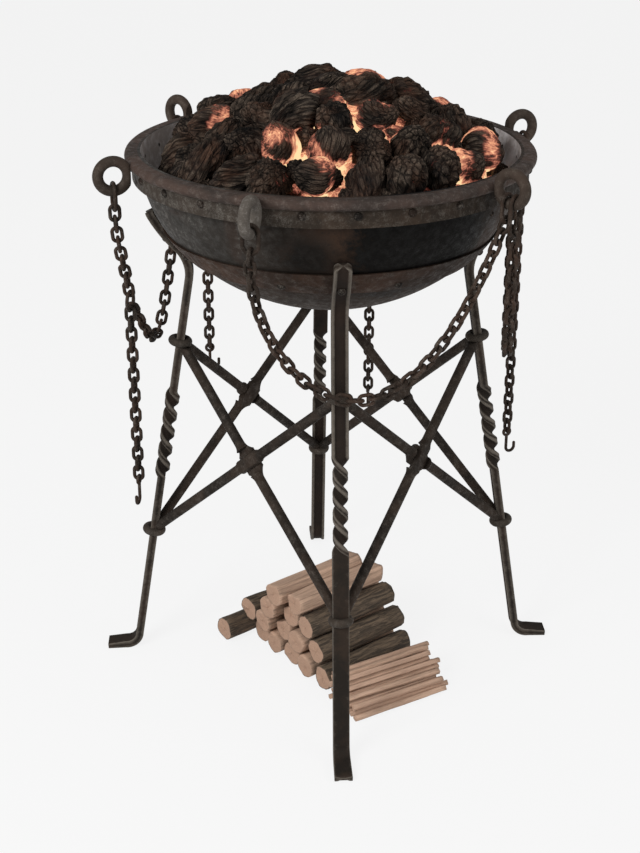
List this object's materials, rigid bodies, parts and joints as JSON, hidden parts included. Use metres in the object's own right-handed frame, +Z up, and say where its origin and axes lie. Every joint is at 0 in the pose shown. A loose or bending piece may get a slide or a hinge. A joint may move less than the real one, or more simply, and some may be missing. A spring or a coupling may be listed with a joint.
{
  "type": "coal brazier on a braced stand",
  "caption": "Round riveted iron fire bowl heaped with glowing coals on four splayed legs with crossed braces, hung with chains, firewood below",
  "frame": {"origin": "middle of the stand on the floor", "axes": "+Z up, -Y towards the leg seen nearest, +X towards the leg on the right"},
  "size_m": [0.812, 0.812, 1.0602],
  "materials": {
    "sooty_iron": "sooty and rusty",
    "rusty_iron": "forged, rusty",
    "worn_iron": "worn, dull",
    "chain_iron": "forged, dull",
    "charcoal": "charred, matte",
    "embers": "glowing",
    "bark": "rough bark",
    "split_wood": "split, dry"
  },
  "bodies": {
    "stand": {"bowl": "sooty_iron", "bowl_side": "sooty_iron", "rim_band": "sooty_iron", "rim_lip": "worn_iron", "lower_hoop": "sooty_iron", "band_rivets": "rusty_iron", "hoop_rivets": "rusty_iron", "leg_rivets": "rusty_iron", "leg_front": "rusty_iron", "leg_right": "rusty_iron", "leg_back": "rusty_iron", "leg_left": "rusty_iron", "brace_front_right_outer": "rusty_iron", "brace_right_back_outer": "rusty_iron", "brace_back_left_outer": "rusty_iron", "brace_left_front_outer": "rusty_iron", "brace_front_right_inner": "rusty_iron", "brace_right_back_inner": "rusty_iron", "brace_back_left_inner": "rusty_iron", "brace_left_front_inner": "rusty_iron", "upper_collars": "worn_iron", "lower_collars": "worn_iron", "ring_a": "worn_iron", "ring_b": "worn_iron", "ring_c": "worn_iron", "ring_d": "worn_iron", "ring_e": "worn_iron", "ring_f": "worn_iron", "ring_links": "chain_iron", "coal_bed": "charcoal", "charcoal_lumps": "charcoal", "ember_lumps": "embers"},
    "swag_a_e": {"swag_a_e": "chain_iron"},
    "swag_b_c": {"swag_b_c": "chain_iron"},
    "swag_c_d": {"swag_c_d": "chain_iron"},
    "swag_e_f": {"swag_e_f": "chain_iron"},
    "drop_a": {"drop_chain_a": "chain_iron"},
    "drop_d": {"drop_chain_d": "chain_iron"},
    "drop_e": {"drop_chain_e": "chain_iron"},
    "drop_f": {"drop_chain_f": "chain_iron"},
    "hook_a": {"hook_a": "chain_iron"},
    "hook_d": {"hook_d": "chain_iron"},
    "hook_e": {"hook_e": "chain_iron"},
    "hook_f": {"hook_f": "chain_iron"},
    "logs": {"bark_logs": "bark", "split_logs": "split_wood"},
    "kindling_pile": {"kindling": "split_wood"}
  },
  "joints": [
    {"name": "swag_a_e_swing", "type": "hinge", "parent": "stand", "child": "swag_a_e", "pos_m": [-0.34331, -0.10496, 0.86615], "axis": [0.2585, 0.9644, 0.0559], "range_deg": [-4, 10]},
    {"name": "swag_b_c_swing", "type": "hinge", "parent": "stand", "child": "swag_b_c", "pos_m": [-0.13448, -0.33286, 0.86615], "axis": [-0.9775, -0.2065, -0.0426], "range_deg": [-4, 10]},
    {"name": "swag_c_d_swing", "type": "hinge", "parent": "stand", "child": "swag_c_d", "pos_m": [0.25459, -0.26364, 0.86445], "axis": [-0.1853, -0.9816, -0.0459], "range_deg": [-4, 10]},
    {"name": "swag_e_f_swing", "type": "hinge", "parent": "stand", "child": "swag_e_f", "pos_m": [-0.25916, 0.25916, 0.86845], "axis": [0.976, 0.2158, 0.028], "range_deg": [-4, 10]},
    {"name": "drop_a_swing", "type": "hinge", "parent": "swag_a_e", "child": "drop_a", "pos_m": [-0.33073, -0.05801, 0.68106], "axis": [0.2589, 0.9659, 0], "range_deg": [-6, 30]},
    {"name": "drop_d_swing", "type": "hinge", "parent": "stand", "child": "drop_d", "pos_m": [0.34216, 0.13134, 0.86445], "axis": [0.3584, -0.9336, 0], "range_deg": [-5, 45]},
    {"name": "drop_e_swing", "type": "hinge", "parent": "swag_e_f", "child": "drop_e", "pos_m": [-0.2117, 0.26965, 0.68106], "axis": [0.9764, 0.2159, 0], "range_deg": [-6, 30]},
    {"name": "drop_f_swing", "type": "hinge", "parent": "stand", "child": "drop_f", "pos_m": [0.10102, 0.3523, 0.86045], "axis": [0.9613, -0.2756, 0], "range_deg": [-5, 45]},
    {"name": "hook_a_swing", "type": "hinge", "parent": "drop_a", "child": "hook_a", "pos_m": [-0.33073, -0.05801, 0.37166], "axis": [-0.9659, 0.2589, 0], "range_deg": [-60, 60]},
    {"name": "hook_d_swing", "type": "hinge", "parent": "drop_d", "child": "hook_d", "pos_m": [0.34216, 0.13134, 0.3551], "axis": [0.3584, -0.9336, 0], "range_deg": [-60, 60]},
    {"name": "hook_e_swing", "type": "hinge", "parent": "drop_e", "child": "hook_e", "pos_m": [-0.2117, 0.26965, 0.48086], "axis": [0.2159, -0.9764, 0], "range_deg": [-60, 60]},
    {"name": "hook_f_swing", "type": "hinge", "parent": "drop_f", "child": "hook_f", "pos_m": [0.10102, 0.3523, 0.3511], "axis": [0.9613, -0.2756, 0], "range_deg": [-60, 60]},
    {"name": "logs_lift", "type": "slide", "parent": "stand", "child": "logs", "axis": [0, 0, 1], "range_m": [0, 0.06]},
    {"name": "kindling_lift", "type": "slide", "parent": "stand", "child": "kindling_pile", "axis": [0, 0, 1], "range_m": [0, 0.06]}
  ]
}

※

▸ **Exercise task**:
Copy every line verbatim.

▸ **Answer to the problem**:
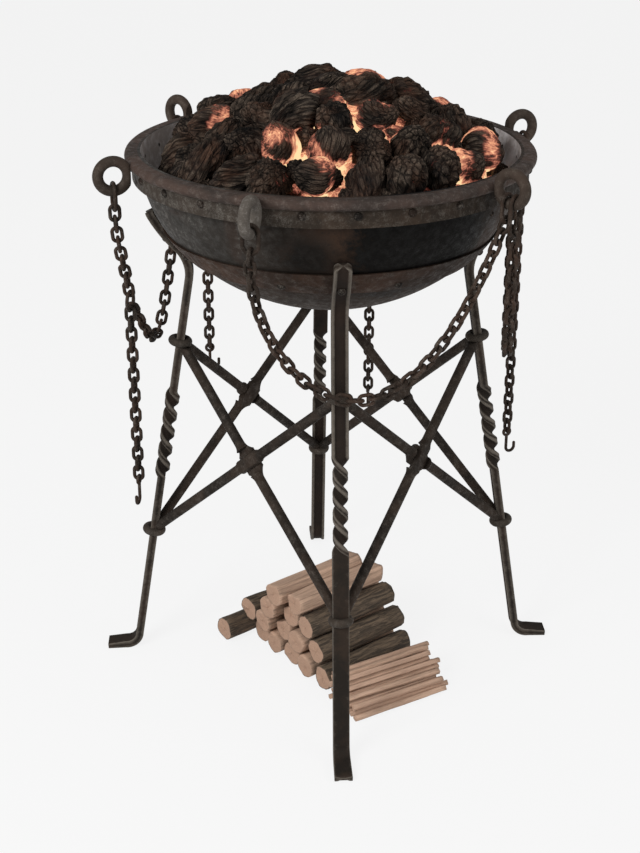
List this object's materials, rigid bodies, parts and joints as JSON, hidden parts included. Use metres in the object's own right-handed frame, +Z up, and say where its origin and axes lie. Every joint is at 0 in the pose shown. A loose or bending piece may get a slide or a hinge. A joint may move less than the real one, or more simply, and some may be missing. A spring or a coupling may be listed with a joint.
{
  "type": "coal brazier on a braced stand",
  "caption": "Round riveted iron fire bowl heaped with glowing coals on four splayed legs with crossed braces, hung with chains, firewood below",
  "frame": {"origin": "middle of the stand on the floor", "axes": "+Z up, -Y towards the leg seen nearest, +X towards the leg on the right"},
  "size_m": [0.812, 0.812, 1.0602],
  "materials": {
    "sooty_iron": "sooty and rusty",
    "rusty_iron": "forged, rusty",
    "worn_iron": "worn, dull",
    "chain_iron": "forged, dull",
    "charcoal": "charred, matte",
    "embers": "glowing",
    "bark": "rough bark",
    "split_wood": "split, dry"
  },
  "bodies": {
    "stand": {"bowl": "sooty_iron", "bowl_side": "sooty_iron", "rim_band": "sooty_iron", "rim_lip": "worn_iron", "lower_hoop": "sooty_iron", "band_rivets": "rusty_iron", "hoop_rivets": "rusty_iron", "leg_rivets": "rusty_iron", "leg_front": "rusty_iron", "leg_right": "rusty_iron", "leg_back": "rusty_iron", "leg_left": "rusty_iron", "brace_front_right_outer": "rusty_iron", "brace_right_back_outer": "rusty_iron", "brace_back_left_outer": "rusty_iron", "brace_left_front_outer": "rusty_iron", "brace_front_right_inner": "rusty_iron", "brace_right_back_inner": "rusty_iron", "brace_back_left_inner": "rusty_iron", "brace_left_front_inner": "rusty_iron", "upper_collars": "worn_iron", "lower_collars": "worn_iron", "ring_a": "worn_iron", "ring_b": "worn_iron", "ring_c": "worn_iron", "ring_d": "worn_iron", "ring_e": "worn_iron", "ring_f": "worn_iron", "ring_links": "chain_iron", "coal_bed": "charcoal", "charcoal_lumps": "charcoal", "ember_lumps": "embers"},
    "swag_a_e": {"swag_a_e": "chain_iron"},
    "swag_b_c": {"swag_b_c": "chain_iron"},
    "swag_c_d": {"swag_c_d": "chain_iron"},
    "swag_e_f": {"swag_e_f": "chain_iron"},
    "drop_a": {"drop_chain_a": "chain_iron"},
    "drop_d": {"drop_chain_d": "chain_iron"},
    "drop_e": {"drop_chain_e": "chain_iron"},
    "drop_f": {"drop_chain_f": "chain_iron"},
    "hook_a": {"hook_a": "chain_iron"},
    "hook_d": {"hook_d": "chain_iron"},
    "hook_e": {"hook_e": "chain_iron"},
    "hook_f": {"hook_f": "chain_iron"},
    "logs": {"bark_logs": "bark", "split_logs": "split_wood"},
    "kindling_pile": {"kindling": "split_wood"}
  },
  "joints": [
    {"name": "swag_a_e_swing", "type": "hinge", "parent": "stand", "child": "swag_a_e", "pos_m": [-0.34331, -0.10496, 0.86615], "axis": [0.2585, 0.9644, 0.0559], "range_deg": [-4, 10]},
    {"name": "swag_b_c_swing", "type": "hinge", "parent": "stand", "child": "swag_b_c", "pos_m": [-0.13448, -0.33286, 0.86615], "axis": [-0.9775, -0.2065, -0.0426], "range_deg": [-4, 10]},
    {"name": "swag_c_d_swing", "type": "hinge", "parent": "stand", "child": "swag_c_d", "pos_m": [0.25459, -0.26364, 0.86445], "axis": [-0.1853, -0.9816, -0.0459], "range_deg": [-4, 10]},
    {"name": "swag_e_f_swing", "type": "hinge", "parent": "stand", "child": "swag_e_f", "pos_m": [-0.25916, 0.25916, 0.86845], "axis": [0.976, 0.2158, 0.028], "range_deg": [-4, 10]},
    {"name": "drop_a_swing", "type": "hinge", "parent": "swag_a_e", "child": "drop_a", "pos_m": [-0.33073, -0.05801, 0.68106], "axis": [0.2589, 0.9659, 0], "range_deg": [-6, 30]},
    {"name": "drop_d_swing", "type": "hinge", "parent": "stand", "child": "drop_d", "pos_m": [0.34216, 0.13134, 0.86445], "axis": [0.3584, -0.9336, 0], "range_deg": [-5, 45]},
    {"name": "drop_e_swing", "type": "hinge", "parent": "swag_e_f", "child": "drop_e", "pos_m": [-0.2117, 0.26965, 0.68106], "axis": [0.9764, 0.2159, 0], "range_deg": [-6, 30]},
    {"name": "drop_f_swing", "type": "hinge", "parent": "stand", "child": "drop_f", "pos_m": [0.10102, 0.3523, 0.86045], "axis": [0.9613, -0.2756, 0], "range_deg": [-5, 45]},
    {"name": "hook_a_swing", "type": "hinge", "parent": "drop_a", "child": "hook_a", "pos_m": [-0.33073, -0.05801, 0.37166], "axis": [-0.9659, 0.2589, 0], "range_deg": [-60, 60]},
    {"name": "hook_d_swing", "type": "hinge", "parent": "drop_d", "child": "hook_d", "pos_m": [0.34216, 0.13134, 0.3551], "axis": [0.3584, -0.9336, 0], "range_deg": [-60, 60]},
    {"name": "hook_e_swing", "type": "hinge", "parent": "drop_e", "child": "hook_e", "pos_m": [-0.2117, 0.26965, 0.48086], "axis": [0.2159, -0.9764, 0], "range_deg": [-60, 60]},
    {"name": "hook_f_swing", "type": "hinge", "parent": "drop_f", "child": "hook_f", "pos_m": [0.10102, 0.3523, 0.3511], "axis": [0.9613, -0.2756, 0], "range_deg": [-60, 60]},
    {"name": "logs_lift", "type": "slide", "parent": "stand", "child": "logs", "axis": [0, 0, 1], "range_m": [0, 0.06]},
    {"name": "kindling_lift", "type": "slide", "parent": "stand", "child": "kindling_pile", "axis": [0, 0, 1], "range_m": [0, 0.06]}
  ]
}